Los Grobo farms scientifically by satellite mapping of every hectare of the land using a vast database of agricultural metrics. They do ¨Precision Farming¨ in which monitors are used to control input distribution of seeds and different fertilisers for each parcel of land on the basis of information generated by software calculating the dosage needed, depending on satellite location of the seeding and sprayer machines. The best practices of Los Grobo include ¨No-Till Farming ¨ (direct seeding) in which the crop residues are left to decompose and enrich the organic matter and maintain soil moisture. The land is always covered by straw and residues. There is no ploughing of the land and exposing it to sun and wind and erosion and degradation. This method improves physical and chemical soil structure, reduces carbon emission, cost of production and labour and increases productivity and helps in the conservation of soil.

The innovative business model of Los Grobo has been studied and commended by Harvard University, among others. Los Grobo has been sought out for consultancies by other countries. It is the first company worldwide to obtain ISO 9001 certification on grain production processes. It is establishing its APO business model in Brazil, Paraguay and Uruguay. Other Argentine farming companies are following the example of Los Grobo. This includes the company El Tejar which has emerged as the largest farming company in the world with cultivation of one million hectares this year. Such scale does not exist even in Brazil or USA. El Tejar´s goal is to reach two million hectares in the next five years. Out of the one million, 800,000 hectares are leased and 200,000 owned. El Tejar operates in Uruguay, Paraguay, Bolivia and Brazil where they cultivate 600,000 hectares. With such emerging global pioneering leaders in farming, best practices, advanced technologies and abundance of water and fertile land, Argentina is set to become a significant global player in the future when the world is going to be more concerned about food security.

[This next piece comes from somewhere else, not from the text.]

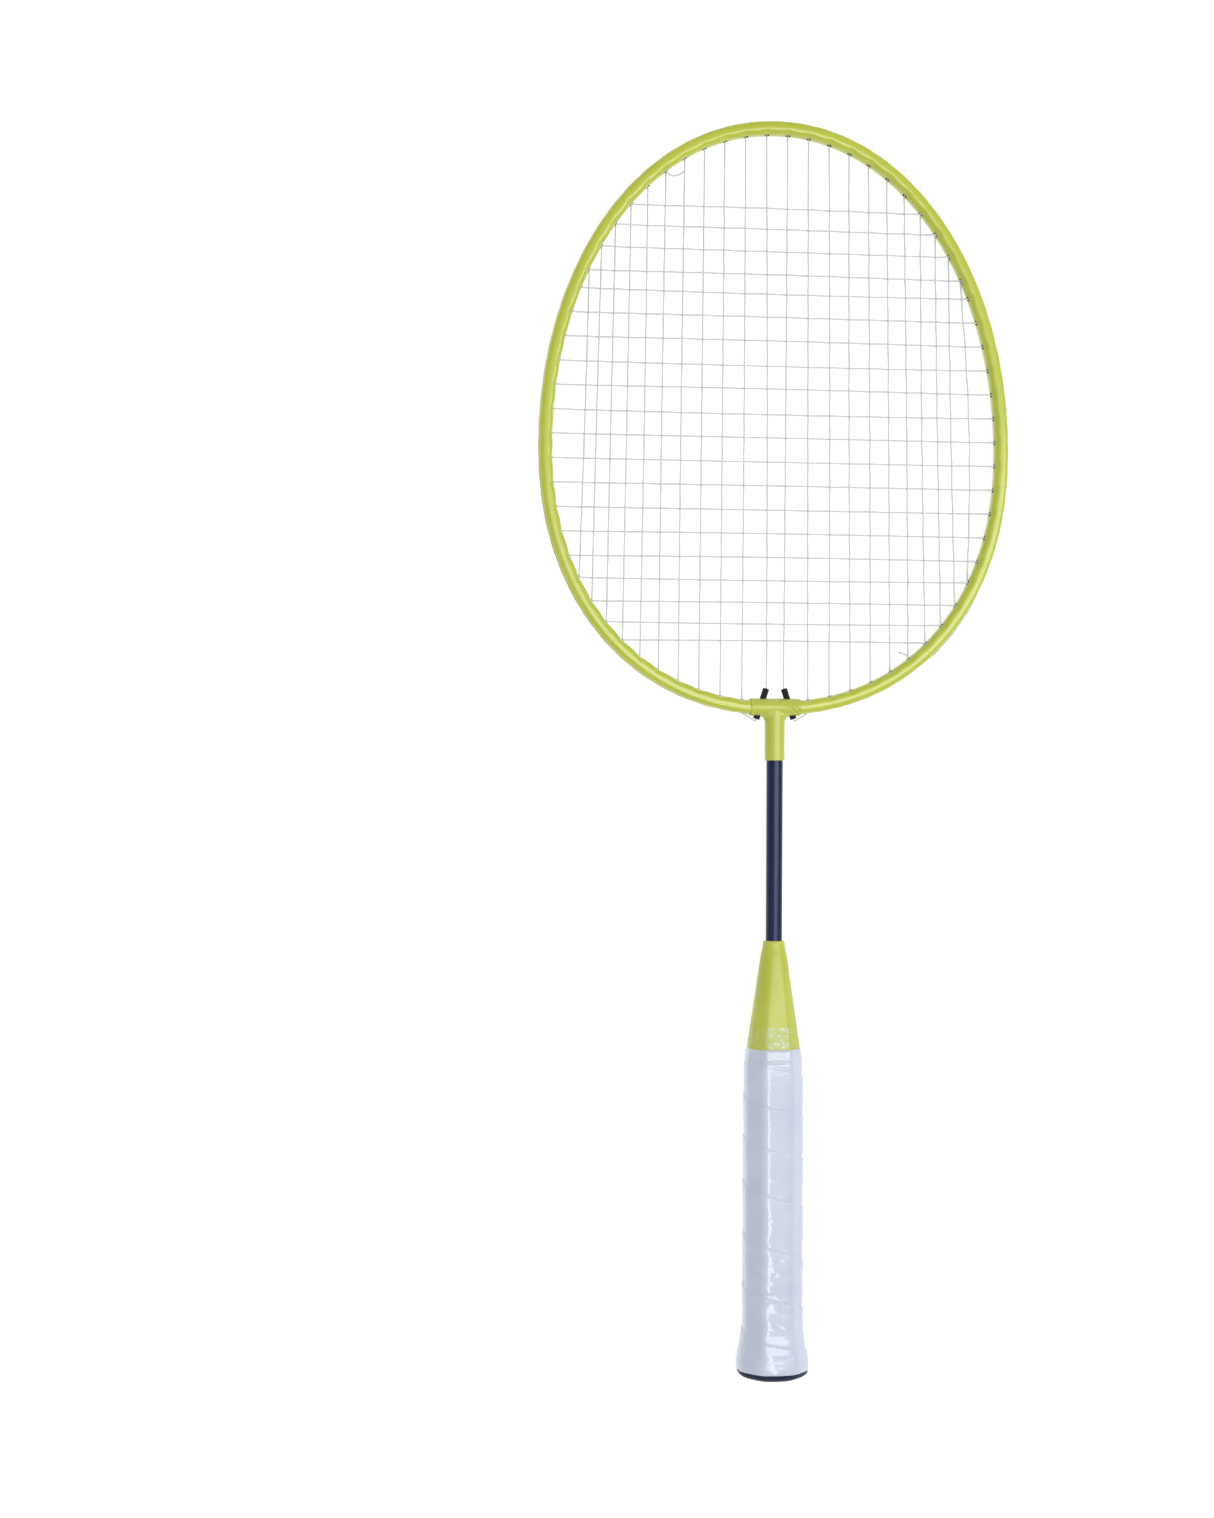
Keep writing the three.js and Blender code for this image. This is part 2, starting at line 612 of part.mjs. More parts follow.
function wrapTack() {
  const head = toSolid(tackBar(TACK_HEAD_RADIUS, TACK_HEAD_THICKNESS, 0));
  const tack = head.add(toSolid(tackBar(TACK_NAIL_RADIUS, TACK_LENGTH, -TACK_HEAD_THICKNESS / 2)));
  return mesh("wrap_tack", toGeometry(tack), 0x9a9da2, 0.35, 1);
}

// Clear film over the cone's base and the top of the grip.
function finishingTape() {
  const [wrapTop] = WRAP_PROFILE.at(-1);
  const inside = [
    [halfWidthAt(CONE_PROFILE, TAPE_TOP_Y) + GAP, TAPE_TOP_Y],
    [CONE_FOOT_HALF_WIDTH + GAP, CONE_FOOT_Y],
    [CONE_BASE_HALF_WIDTH + GAP, CONE_BASE_Y + 0.7],
    [wrapTop + GAP, WRAP_TOP_Y + GAP],
    [halfWidthAt(WRAP_PROFILE, TAPE_BOTTOM_Y) + GAP, TAPE_BOTTOM_Y],
  ];
  const outside = inside.map(([half, y]) => [half + TAPE_THICKNESS, y]).reverse();
  const sleeve = octagonal([...outside, ...inside, outside[0]]);
  return mesh("finishing_tape", sleeve, 0xe4e8da, 0.15, 0);
}

function buttCap() {
  const rim = WRAP_BOTTOM_Y - GAP;
  const cap = toSolid(octagonal([
    [0, 0],
    [4.5, 0],
    [9, 1],
    [12.5, 2.1],
    [14.2, 2.9],
    [15, 3.8],
    [15, rim],
    [0, rim],
  ]));
  const plugStart = new THREE.Vector3(0, rim - 1, 0);
  const plugEnd = new THREE.Vector3(0, WRAP_BOTTOM_Y + PLUG_DEPTH - 1, 0);
  const plug = bar(plugStart, plugEnd, PLUG_RADIUS, 16);
  return mesh("butt_cap", toGeometry(cap.add(toSolid(plug))), 0x191d2e, 0.5, 0);
}

// ---------------------------------------------------------------- the racket

const head = new THREE.Group();
head.add(headFrame(), mainString(), crossString());

const throat = new THREE.Group();
throat.add(tJoint(), throatTube("string_tube_left", -1), throatTube("string_tube_right", 1));

const handle = new THREE.Group();
handle.add(shaft(), cone(), handleCore(), handlePin(), gripWrap(), wrapTack(), finishingTape(), buttCap());

const racket = new THREE.Group();
racket.add(head, throat, handle);
racket.position.set(0, -RACKET_LENGTH / 2, REST_HEIGHT);

export default racket;
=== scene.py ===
import math
import random

import bpy
import numpy as np
from mathutils import Matrix, Vector, noise


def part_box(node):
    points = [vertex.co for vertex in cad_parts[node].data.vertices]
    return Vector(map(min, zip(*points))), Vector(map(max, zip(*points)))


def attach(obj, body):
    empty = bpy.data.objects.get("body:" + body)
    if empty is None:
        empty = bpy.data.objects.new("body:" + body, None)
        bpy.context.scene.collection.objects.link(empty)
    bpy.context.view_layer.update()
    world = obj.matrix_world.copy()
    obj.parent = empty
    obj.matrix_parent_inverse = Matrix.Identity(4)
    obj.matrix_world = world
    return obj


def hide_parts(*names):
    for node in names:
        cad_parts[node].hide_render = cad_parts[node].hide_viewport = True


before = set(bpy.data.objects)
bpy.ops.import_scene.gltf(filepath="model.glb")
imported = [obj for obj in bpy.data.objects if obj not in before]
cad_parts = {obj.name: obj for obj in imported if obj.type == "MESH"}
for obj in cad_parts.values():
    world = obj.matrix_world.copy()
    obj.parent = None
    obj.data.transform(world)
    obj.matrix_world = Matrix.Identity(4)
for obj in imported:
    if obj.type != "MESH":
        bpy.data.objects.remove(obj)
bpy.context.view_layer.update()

# A badminton racket lying flat. Shapes are worked out in millimetres in the racket's own space:
# y runs from the butt end to the head's tip, x across the head, and z = 0 in the plane of the head.
# to_metres() then puts them in the frame's space.
MM = 0.001
BUTT_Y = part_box("butt_cap")[0].y
PLANE_Z = (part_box("head_frame")[0].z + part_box("head_frame")[1].z) / 2
TAU = 2 * math.pi
rng = random.Random(21)


def to_metres(points):
    return np.asarray(points, dtype=float) * MM + np.array([0.0, BUTT_Y, PLANE_Z])


# ---------------------------------------------------------------- camera

CAMERA_DISTANCE = 0.93
VIEW_HEIGHT = 0.640
CAMERA_X = -0.0707
CAMERA_Y = -0.0039
CAMERA_ROLL = math.radians(7)
CAMERA_TURN = math.radians(0.25)

camera = bpy.data.objects.new("camera", bpy.data.cameras.new("camera"))
bpy.context.scene.collection.objects.link(camera)
camera.data.sensor_width = 36
camera.data.lens = 36 * CAMERA_DISTANCE / VIEW_HEIGHT
roll = Matrix.Rotation(-CAMERA_ROLL, 4, "Y")
camera.matrix_world = Matrix.Translation((0, 0, PLANE_Z)) @ roll @ Matrix.Translation(
    (CAMERA_X, CAMERA_Y, CAMERA_DISTANCE)) @ Matrix.Rotation(CAMERA_TURN, 4, "Z")
bpy.context.scene.camera = camera

# ---------------------------------------------------------------- dimensions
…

I call Grobocopatel as ¨Senor Patel¨. He has no connection to Gujrat. He is of East European origin and his grandfather had emigrated to Argentina in 1912. Grobocopatel founded the company in 1984 and has achieved a turnover of 700 million dollars in 2009-10. His target is 1.5 billion dollars in the next five years. Grobocopatel is an agronomist and had taught the subject in the Buenos Aires University before becoming an enterpreneur. His agronomist wife is also a director in the company. For them, farming is not just business. It is passion. Grobocopatel has admiration for Indian culture and practises meditation and yoga. He is planning to visit India for a month in December. He has agreed to give talks in India on his new business model and also meet Indian companies interested in strategic partnership with his company.
South America offers opportunities for Indian companies to invest in farmland and source edible oil, pulses, sugar and biofuels needed in India for the growing population and consumption. The Indian investors do not need farming expertise or invest in machinery since they can outsource all the farming operations to local service providers. A Non-Resident Indian company Olam is at present cultivating 30,000 hectares in Argentina growing peanuts, soya and beans and are planning to double the acreage in the next three years. All of their land is leased and their operations outsourced. Simmarpal Singh is the young country manager behind this success of Olam. I told Grobocopatel that we have an Indian Singh following in the footsteps of the Argentine Patel.

Friday, July 30, 2010

TCS plans for increase in Latin America business

Tata Consultancy Services (TCS) plans to increase its turnover in Latin America to one billion dollars in the medium term , according to a statement by Chandrashekar, CEO of the company in July2010. At present their annual revenue is over 300 million dollars. They have close to 8000 Latin American employees in eight Latin American countries: Argentina, Brazil, Uruguay, Chile, Mexico, Ecuador, Peru and Colombia.
TCS will recruit 40,000 more staff this year around the world to increase its global staff strength to 200,000.

Saturday, July 24, 2010

Mid-year review of Latin American markets

The July 2010 report of the UN Economic Commission for Latin America and Caribbean( ECLAC) has revised its estimate of the 2010 GDP growth of the region upwards to 5.2 % from its earlier projection of 4.3% in its December 2009 report. The highlights of the report are:
  • Brazil will be the top performer in the region with GDP growth of 7.6%. Parabens Brasil !!
  • Uruguay and Paraguay will grow by 7% and Argentina by 6.8%. The Mercosur countries are the top four performers of the region as a whole. Oops.. it is like the 2010 World Cup quarter finals in which all the four were in.
  • Mexico will grow by 4.1%, Colombia- 3.7%, Peru-6.7%, Chile-4.3%
  • Venezuela will be the only country which will go against the trend. No surprise...Its GDP is expected to suffer contraction of 3%.

The credit for the quick and robust recovery from the economic contraction of 1.9% in 2009 goes to the resilience and strong macroeconomic fundamentals of the markets and the pragmatic policies and prudent fiscal and monetary management by the governments. Following are some of the examples:

- Gross public debt of the region as a percentage of GDP has been brought down to 30.2% in 2009 from 58.2% in 2002. The highest is Argentina with 48.5% which is very low in comparison to the situation in USA and Europe. Credit should be given to Argentina which had brought down the percentage from 145.9% in 2002.

-The governments rely less on external resources and have been raising more funds from domestic sources. They have been reducing external debt burden consciously.

-The current account deficit of the region was brought down to 0.4% in 2009 from 0.6% in 2008.

-Flexible exchange rates, inflation targetting and sound financial regulations of the banking sector helped the region to withstand the global crisis of 2008-9 better than during the previous global downturns.

-Gross international reserves of the region has been steadily increasing from 163 billion dollars in 2001 to 563 billion in the second quarter of 2010. The reserves of Brazil are 253 billion dollars, Mexico- 104 billion and Argentina -49 billion.

-Inflation was brought down to 4.7% in 2009 from 8.2% in 2009. The average inflation rate of the region has stayed in single digit every year since 2003. Venezuela stands out as the only country with double digit inflation. It was 26.9% in 2009.

-Five countries namely Chile, Mexico, Brazil, Peru and Panama have been upgraded in recent years to investment grade by the Sovereign Rating Agencies.

Of course, the growth of China, India and Asia and the high commodity prices also contributed to the growth of Latin America.